After swiftly accepting the Opinion with an overwhelming majority, the General Assembly set a deadline for the UK, demanding the Archipelago’s return by the 22nd of November 2019. The UK brazenly ignored the date, further cementing its geopolitical isolation on the matter. Most surprisingly, in December Mauritian Prime Minister Pravind Jugnauth told the BBC that he was considering bringing charges against top-level British officials in the International Criminal Court for crimes against humanity. Under Article 7 of the Rome Statute, forcible deportation falls under this category. Even more ground-breaking is the implication that this might have for the UK’s position in the UN Security Council (UNSC)—with the UK having lost the EU as its supporting bloc in the General Assembly, David Snoxell, former High Commissioner for Mauritius, warns that the UK’s permanent seat on the Council might be on the line

These attempts to scavenge upon the ruins of British diplomatic prowess convey a clear message: decolonisation is still a twenty-first century issue, and it still holds sway in terms of rearranging power in the international arena. Although India might care very little for the Archipelago’s fate, taking a stance in favour of the right to self-determination might have brought it just that much closer to the coveted permanent seat.

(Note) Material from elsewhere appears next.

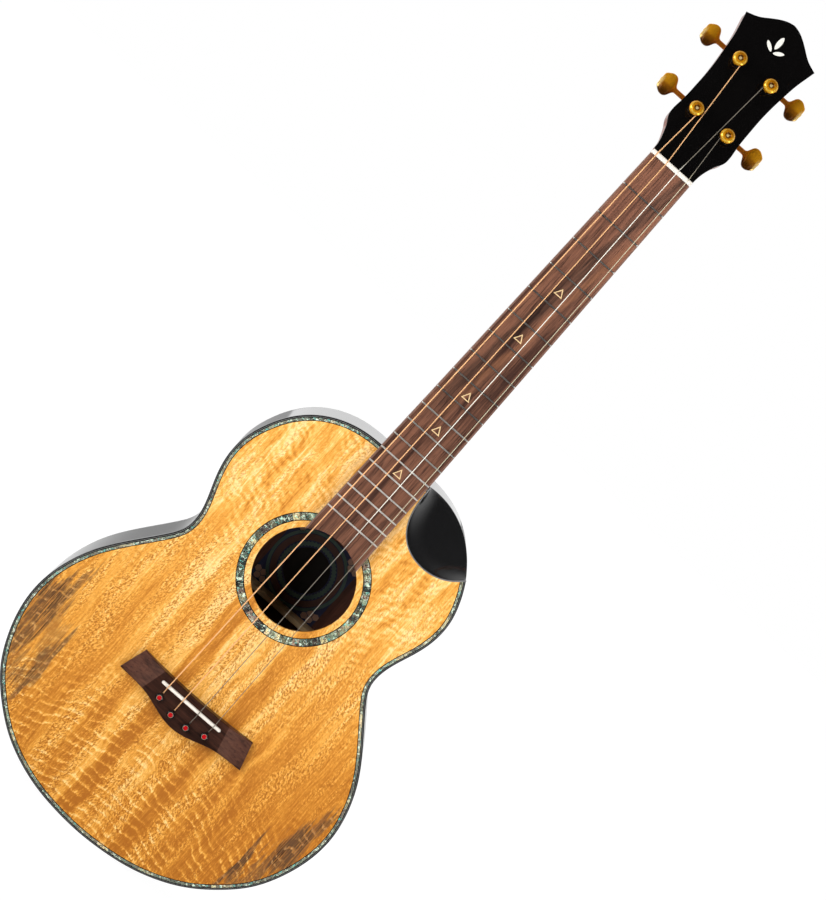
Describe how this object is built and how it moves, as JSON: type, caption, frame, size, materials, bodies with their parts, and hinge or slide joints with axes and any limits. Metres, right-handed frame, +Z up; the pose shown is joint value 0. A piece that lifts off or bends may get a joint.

Does this herald a light at the end of the tunnel for Mauritius and the Archipelago?

Looking ahead, a British retreat seems unlikely. If anything, the UK has doubled down on its stance: its permanent representative to the UN, Ambassador Karen Pierce, recently commented that ‘the United Kingdom has no doubt about [its] sovereignty’ over the Archipelago. The UK has so far relied on the fact that the Advisory Opinion is not legally binding to justify its continued occupation, despite conveniently ignoring the fact that these opinions ‘may indeed, from time to time, carry weight in international law’. The UK must come to terms with the fact that it cannot handpick its international obligations, evidenced by the fact that, in her speech, Ambassador Pierce both reaffirmed the UK’s claim to sovereignty over the Archipelago and defended the Falkland Islands’ claim to self-determination. 

This cognitive dissonance cements the vestiges of twenty-first century colonialism, whilst at the same time setting a dubious example for emerging powers. This was not lost on Philippe Sands, the professor and barrister who represented Mauritius before the Court, who in his closing remarks contrasted this issue with the government’s stance on Brexit. ‘The UK does not wish to be a [European] colony, yet it stands before this court to defend a status as coloniser of others’.The UK continues to profit from its continued presence in lucrative territories such as the Cayman and British Virgin Islands, yet conveniently supports claims to independence and decries unlawful occupations by foreign powers when they do not endanger its GDP. If we are truly to accept the UK’s justification for its presence in the Chagos Archipelago—national security—then it would be in the government’s interest to return the Archipelago to Mauritius immediately, lest it run the risk of setting an example for other powers unhappy with their international obligations.